In questo senso l’Ucraina rappresentava storicamente un problema: alla base della popolazione vi erano i contadini, e non il proletariato caro ai comunisti, e le teorie irredentiste, diffuse nel paese, erano dure a morire e andavano costantemente combattute. Stando ad interpretazioni comunemente accettate, l’Holomodor, la carestia che travolse l’Ucraina nei primi anni Trenta del XX secolo, è appunto il frutto di una di queste battaglie. Nell’intento di pianificare l’intero territorio dell’Unione delle Repubbliche secondo le proprie direttive, il governo Sovietico collettivizzò l’agricoltura ucraina, deportando coloro i quali opponevano resistenza, e mise infine in campo manovre per aggravare deliberatamente la carestia, causando qualche milione di vittime. Per quanto la questione possa essere dibattuta, in numerosi paesi e secondo risoluzioni da parte di organizzazioni internazionali, a questo proposito si parla esplicitamente di Genocidio. 

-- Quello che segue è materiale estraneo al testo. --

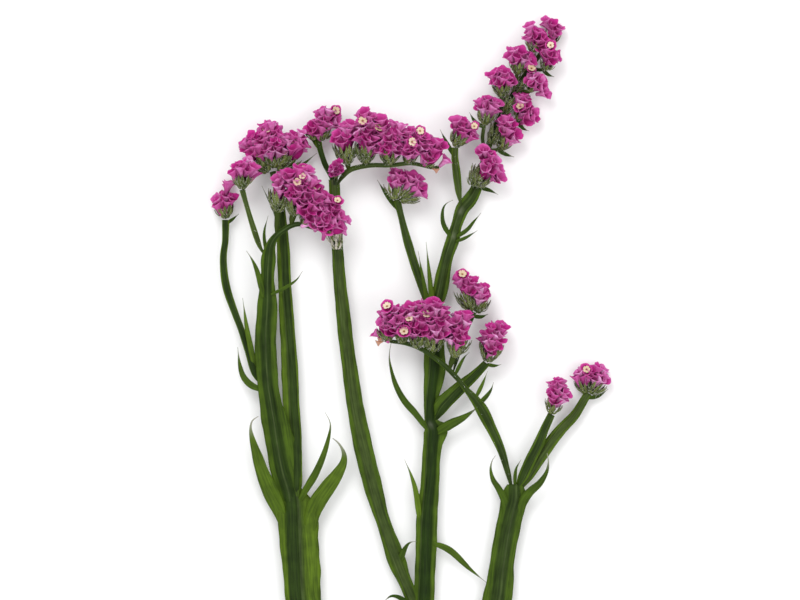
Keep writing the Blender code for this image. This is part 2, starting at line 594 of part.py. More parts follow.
def floret_places(tufts, obstacles, turns):
    """For each floret of a head: its tuft, its way from the tuft's centre and how far its rim is.

    The places go round each tuft in rings. One that would stand in another tuft, too near a
    floret already placed or against a stem or another tuft's cup is left out.
    """
    taken = []
    for tuft in tufts:
        root, tip, width = tuft
        length, _, centre = tuft_sizes(root, tip, width)
        others = [other for other in tufts if other is not tuft]
        solid = [rod for owner, rod in obstacles if owner is not tuft]
        for ring, (lean, count) in enumerate(FLORET_RINGS):
            start = turns.uniform(0, RING_SHIFT) + RING_TURN * ring
            for i in range(count):
                shift = turns.uniform(-FLORET_SHIFT, FLORET_SHIFT)
                tilt = math.radians(lean + shift * (lean > 0))
                shift = turns.uniform(-FLORET_SHIFT, FLORET_SHIFT)
                turn = math.radians(start + 360 * i / count + shift)
                flat = Vector((math.cos(turn), math.sin(turn), 0))
                way = flat * math.sin(tilt) + Vector((0, 0, math.cos(tilt)))
                reach = 1 / math.hypot(way.xy.length / (width / 2), way.z / (length - centre))
                middle, rim = (
                    standing(root, tip) @ (Vector((0, 0, centre)) + way * reach * share) / MM
                    for share in (0.5, FLORET_REACH)
                )
                radius = rim_radius(tuft, reach)
                if (
                    all((rim - other).length > FLORET_SPACING * width / 2 for other in taken)
                    and all(out_of(other, rim) > NEIGHBOUR_CLEAR for other in others)
                    and gap_to(solid, middle) > radius / 2 + FLORET_CLEAR
                    and gap_to(solid, rim) > radius + FLORET_CLEAR
                ):
                    taken.append(rim)
                    yield tuft, way, reach


def rim_radius(tuft, reach):
    """A floret's radius at its rim, which grows with how far out it stands."""
    return FLORET_RIM * math.sqrt(reach * tuft[2] / 2)


def out_of(tuft, point):
    """How far out a point lies in a tuft: 0 at its centre and 1 at its florets' rims."""
    root, tip, width = tuft
    length, _, centre = tuft_sizes(root, tip, width)
    local = standing(root, tip).inverted() @ (point * MM)
    return math.hypot(local.xy.length / (width / 2), (local.z - centre) / (length - centre))


def cup_rod(tuft):
    """A tuft's cup, as a rod from its root to its rim: each end's place and radius."""
    root, tip, width = tuft
    length, height, _ = tuft_sizes(root, tip, width)
    rim = Vector(root).lerp(Vector(tip), height / length)
    return (Vector(root), CUP_NECK), (rim, CUP_WIDTH * width / 2)


def obstacles_of(stems, heads):
    """What a branch's florets keep clear of: each rod of its stems and cups, and its tuft."""
    for stations in stems:
        for start, end in zip(stations, stations[1:]):
            yield None, ((Vector(start[:3]), start[5]), (Vector(end[:3]), end[5]))
    for tufts in heads.values():
        for tuft in tufts:
            yield tuft, cup_rod(tuft)


def gap_to(rods, point):
    """How far a point is from the surface of the nearest rod."""
    nearest = math.inf
    for (start, start_radius), (end, end_radius) in rods:
        _, share = intersect_point_line(point, start, end)
        share = min(1, max(0, share))
        radius = start_radius + share * (end_radius - start_radius)
        nearest = min(nearest, (point - start.lerp(end, share)).length - radius)
    return nearest


def floret(tuft, way, reach, turns, name, collection):
    """A papery funnel: a five-sided cone, its wide end sunk to a pit."""
    root, tip, width = tuft
    _, _, centre = tuft_sizes(root, tip, width)
    near = FLORET_ROOT * reach
    far = FLORET_REACH * reach * turns.uniform(0.96, 1.03)
    mesh = bmesh.new()
    bmesh.ops.create_cone(
        mesh, cap_ends=True, cap_tris=True, segments=FLORET_SIDES,
        radius1=0, radius2=rim_radius(tuft, reach), depth=far - near,
    )
    bmesh.ops.remove_doubles(mesh, verts=mesh.verts, dist=0.001)
    bmesh.ops.translate(mesh, verts=mesh.verts, vec=(0, 0, (near + far) / 2))
    for vertex in mesh.verts:
        if vertex.co.z > 0.9 * far and vertex.co.xy.length < 0.1:
            vertex.co.z = near + FLORET_PIT * (far - near)
    spin = Matrix.Rotation(turns.uniform(0, math.tau / FLORET_SIDES), 4, "Z")
    lean = way.to_track_quat("Z", "Y").to_matrix().to_4x4()
    mesh.transform(standing(root, tip) @ Matrix.Translation((0, 0, centre)) @ lean @ spin)
    return add_mesh(mesh, name, collection)


def material(name, colour, roughness):
    made = bpy.data.materials.new(name)
    made.use_nodes = True
    shader = made.node_tree.nodes["Principled BSDF"]
    shader.inputs["Base Color"].default_value = (*colour, 1)
    shader.inputs["Roughness"].default_value = roughness
    shader.inputs["Metallic"].default_value = 0
    made.diffuse_color = (*colour, 1)
    return made


def new_collection(name):
    made = bpy.data.collections.new(name)
    bpy.context.scene.collection.children.link(made)
    return made


def fuse(first, pieces, name, finish):
    """Joins a node's pieces to the first one by a Boolean union, and drops the pieces."""
    join = first.modifiers.new("Join", "BOOLEAN")
    join.operation = "UNION"
    join.solver = "EXACT"
    join.operand_type = "COLLECTION"
    join.collection = pieces
    graph = bpy.context.evaluated_depsgraph_get()
    joined = bpy.data.meshes.new_from_object(first.evaluated_get(graph))
    first.modifiers.clear()
    first.data = joined
    first.name = name
    joined.materials.clear()
    joined.materials.append(finish)
    joined.shade_smooth()
    joined.set_sharp_from_angle(angle=math.radians(SMOOTH_UNDER))
    for piece in list(pieces.objects):
        bpy.data.objects.remove(piece)
    bpy.data.collections.remove(pieces)
    return first


def leafy_stem(name, first, forks, stubs, leaves, heads, finish):
    """One leafy stem: its forks, the stubs of its side stems, its leaves and its heads' cups."""
    pieces = new_collection(name + "_pieces")
    for stations in forks:
        stem(stations, name + "_fork", pieces)
    for stations in stubs:
        stub(stations, name + "_stub", pieces)
    for width, *points in leaves:
        leaf(width, points, name + "_leaf", pieces)
    for tufts in heads.values():
        for tuft in tufts:
            cup(tuft, name + "_cup", pieces)
    return fuse(first, pieces, name, finish)


def flower_head(name, tufts, obstacles, finish, plant, turns):
    """One head: the florets of all its tufts, fused to their cores."""
    pieces = new_collection(name + "_pieces")
    first = core(tufts[0], name, plant)
    for before, tuft in zip(tufts, tufts[1:]):
        core(tuft, name + "_core", pieces)
        link(before, tuft, name + "_link", pieces)
    for tuft, way, reach in floret_places(tufts, obstacles, turns):
        floret(tuft, way, reach, turns, name + "_floret", pieces)
    return fuse(first, pieces, name, finish)


def rest_on_surface(nodes):
    """Cuts each node that dips below the surface flat where it rests, and centres the part."""
    cutters = new_collection("cutters")
    mesh = bmesh.new()
    bmesh.ops.create_cube(mesh, size=1)
    bmesh.ops.translate(mesh, verts=mesh.verts, vec=(0, 0, -0.5))
    surface = add_mesh(mesh, "surface", cutters)
    surface.hide_render = True
    surface.display_type = "WIRE"
    corners = [vertex.co for node in nodes for vertex in node.data.vertices]
    middle = [(min(c[i] for c in corners) + max(c[i] for c in corners)) / 2 for i in (0, 1)]
    for node in nodes:
        if min(vertex.co.z for vertex in node.data.vertices) < 0:
            cut = node.modifiers.new("Rest", "BOOLEAN")
            cut.operation = "DIFFERENCE"
            cut.object = surface
        node.location = (-middle[0], -middle[1], 0)


def main():
    for item in list(bpy.data.objects):
        bpy.data.objects.remove(item)
    plant = new_collection("dried_statice")
    green = material("statice_green", (0.075, 0.135, 0.03), 0.6)
    pink = material("statice_pink", (0.42, 0.06, 0.25), 0.75)
    turns = random.Random(SEED)

    leafy_stem(
        "main_stem", stem(MAIN_STEM, "main_stem", plant), (),
        (LEFT_STEM, CENTRE_STEM, RIGHT_STEM), MAIN_LEAVES, {}, green,
    )
    leafy_stem(
        "left_branch", side_stem(LEFT_STEM, "left_branch", plant),
        FORKS["left"], (), LEFT_LEAVES, HEADS["left"], green,
    )
    leafy_stem(
        "middle_branch", side_stem(MIDDLE_STEM, "middle_branch", plant),
        FORKS["middle"], (), MIDDLE_LEAVES, HEADS["middle"], green,
    )
    leafy_stem(
        "centre_branch", side_stem(CENTRE_STEM, "centre_branch", plant),
        FORKS["centre"], (MIDDLE_STEM,), CENTRE_LEAVES, HEADS["centre"], green,
    )
    leafy_stem(
        "right_branch", side_stem(RIGHT_STEM, "right_branch", plant),
        FORKS["right"], (), RIGHT_LEAVES, HEADS["right"], green,
    )
    for side, heads in HEADS.items():
        obstacles = list(obstacles_of(FORKS[side], heads))
        for name, tufts in heads.items():
            flower_head(name + "_florets", tufts, obstacles, pink, plant, turns)
    rest_on_surface(list(plant.objects))


main()
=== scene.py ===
"""The looks of one cut stem of pink statice that lies on a pale table, seen from straight above."""

import json
import math
import random

import bmesh
import bpy
import numpy as np
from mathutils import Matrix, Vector

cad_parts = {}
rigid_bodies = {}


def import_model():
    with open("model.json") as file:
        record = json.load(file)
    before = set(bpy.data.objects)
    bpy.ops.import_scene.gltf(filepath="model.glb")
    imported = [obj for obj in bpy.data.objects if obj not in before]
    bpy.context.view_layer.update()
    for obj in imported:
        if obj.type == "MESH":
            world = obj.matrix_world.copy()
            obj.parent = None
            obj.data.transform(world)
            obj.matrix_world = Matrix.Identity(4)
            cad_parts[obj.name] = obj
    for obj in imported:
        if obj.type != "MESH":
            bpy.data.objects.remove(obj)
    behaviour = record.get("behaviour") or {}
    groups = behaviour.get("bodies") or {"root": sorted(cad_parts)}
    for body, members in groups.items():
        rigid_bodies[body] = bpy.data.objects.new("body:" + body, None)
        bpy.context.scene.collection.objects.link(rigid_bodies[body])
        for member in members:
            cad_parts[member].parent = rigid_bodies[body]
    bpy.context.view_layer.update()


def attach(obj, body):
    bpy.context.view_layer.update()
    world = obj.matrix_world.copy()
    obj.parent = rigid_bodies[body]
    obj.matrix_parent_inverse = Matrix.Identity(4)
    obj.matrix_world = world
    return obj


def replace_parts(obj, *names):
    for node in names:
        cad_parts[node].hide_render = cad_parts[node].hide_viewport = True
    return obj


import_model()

# The winged stems. Each is a ribbed green core with a thin leafy wing along either side, and its
# forks grow out of it. Lengths are in millimetres in the plane of the photograph, with the origin
# at its middle: X to the right, Y up the plant and Z up from the table.
MM = 0.001
PLACE_IN_FRAME = Vector((-5.05, 73.94, 0))

# Stations along a stem: x, y, z, then the reach of its left and right wing and its core's radius.
MAIN_STEM = (
    (2, -290, 2.5, 5, 5.4, 3.4), (2.6, -276, 2.4, 5.6, 6.2, 3.3), (3.4, -258, 2.5, 6.4, 7, 3.3),
    (4.4, -240, 3.8, 7.4, 7.8, 3.2), (5.4, -226, 4.6, 9, 9.4, 3.3), (6, -216, 5.2, 8, 8, 3.3),
)
LEFT_STEM = (
    (-1, -222, 5.2, 3.6, 5, 2.9), (-10, -211, 5.8, 4, 6, 2.9), (-22, -199, 6.2, 5, 8, 2.9),
    (-37, -182, 6.6, 5.5, 10, 3), (-47, -164, 6.8, 5.5, 11.5, 3), (-51.5, -150, 7, 5.5, 12.5, 3),
    (-52.6, -132, 7.2, 6.2, 12.6, 3), (-53.4, -112, 7.6, 7.6, 12.6, 3),
    (-53.8, -102, 7.7, 7.8, 10.8, 2.8), (-54.6, -94, 7.4, 6, 5.4, 2.3), (-55.6, -86, 7, 3, 3, 1.6),
)
LEFT_FORK = (
    (-54.2, -108, 7.4, 3, 3, 2.4), (-55.4, -97, 8.3, 6, 5.8, 2.7), (-58.8, -85, 8.8, 5.7, 8.6, 2.6),
    (-61.2, -72, 9.2, 5.8, 8.8, 2.5), (-63, -60, 9.7, 6.1, 6.8, 2.4), (-64.6, -50, 10.2, 5.5, 5.4, 2.2),
    (-66, -40, 10.6, 5.4, 5.2, 2.1), (-67, -20, 11.8, 5.4, 5.4, 2), (-66, -2, 13.4, 5, 4.8, 1.9),
    (-66, 10, 15, 3.4, 3.4, 1.8), (-65.5, 20, 17.2, 3.8, 3.6, 1.7), (-64.5, 27, 19, 2.4, 2.6, 1.5),
    (-61.5, 32, 20.4, 1.6, 1.6, 1.3), (-57.5, 35, 21.4, 1.4, 1.4, 1.2), (-53.5, 37.2, 22, 1.3, 1.3, 1.1),
    (-49, 37.8, 22.4, 1.2, 1.2, 1), (-44.5, 36.4, 22.6, 1.1, 1.1, 0.9), (-39.5, 35, 22.6, 1, 1, 0.9),
    (-34.5, 33, 22.4, 0.8, 0.8, 0.7),
)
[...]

Proprio in quegli anni, Kavaleridze si propose con il suo Koliyivshchyna: se a prima vista avrebbe potuto sembrare inopportuno, considerato che raccontava una vicenda in grado di dare nuova linfa al nazionalismo ucraino, fu invece un’occasione colta al volo dal potere sovietico per un abile manovra propagandistica. L’interpretazione in chiave epica di Kavaleridze, con il suo simbolismo stilizzato, si prestò bene a queste manovre da parte della Commissione, come visto già denunciate dallo stesso autore nelle sue memorie. In quest’ottica, la lotta contro gli oppressori polacchi divenne la lotta di classe, mentre la Chiesa Ortodossa, al tempo contrapposta a quella Cattolica degli invasori, perse la sua valenza positiva, in nome del laicismo di Stato obiettivo dei bolscevichi. Allo stesso tempo, l’Impero Zarista, che era stato uno dei motori, almeno dal punto di vista economico, della ribellione, divenne un nemico più insidioso dell’occupazione polacca, dipinta come ormai decadente e anacronistica. Secondo il citato studio di Lisnevska Alina Leonidivna, nel 1968, le autorità sovietiche rimontarono completamente il film di Kavaleridze, in modo che rispettasse appieno i loro convincimenti e sostanziali differenze esistono, sempre secondo Leonidivna, tra la versione del 1933 e quella di 35 anni dopo. Sia come sia, la potenza figurativa della poetica cinematografica delle immagini di Ivan Kavaleridze è rimasta intatta anche su quelle versioni di Koliyivshchyna, onestamente non proprio impeccabili, che si possono trovare in rete. Mentre, se per la Storia ci si può rivolgere agli appositi manuali, per le manovre strategiche propagandistiche, che sono uno dei punti cruciali della stessa, nulla come il cinema può rivelarcene la potenza. Anche quando ne è lo strumento non del tutto consenziente.
Note:
1. Lisnevska Alina Leonidivna
Università Borys Grinchenko di Kiev
Professore Associato del Dipartimento di Giornalismo e Nuovi Media
Dottorato di Ricerca in Pedagogia
Interpretazione degli eventi storici come strumento di propaganda (sull'esempio del film "Koliivshchyna" di Ivan Kavaleridze, 1933). Pagina 4.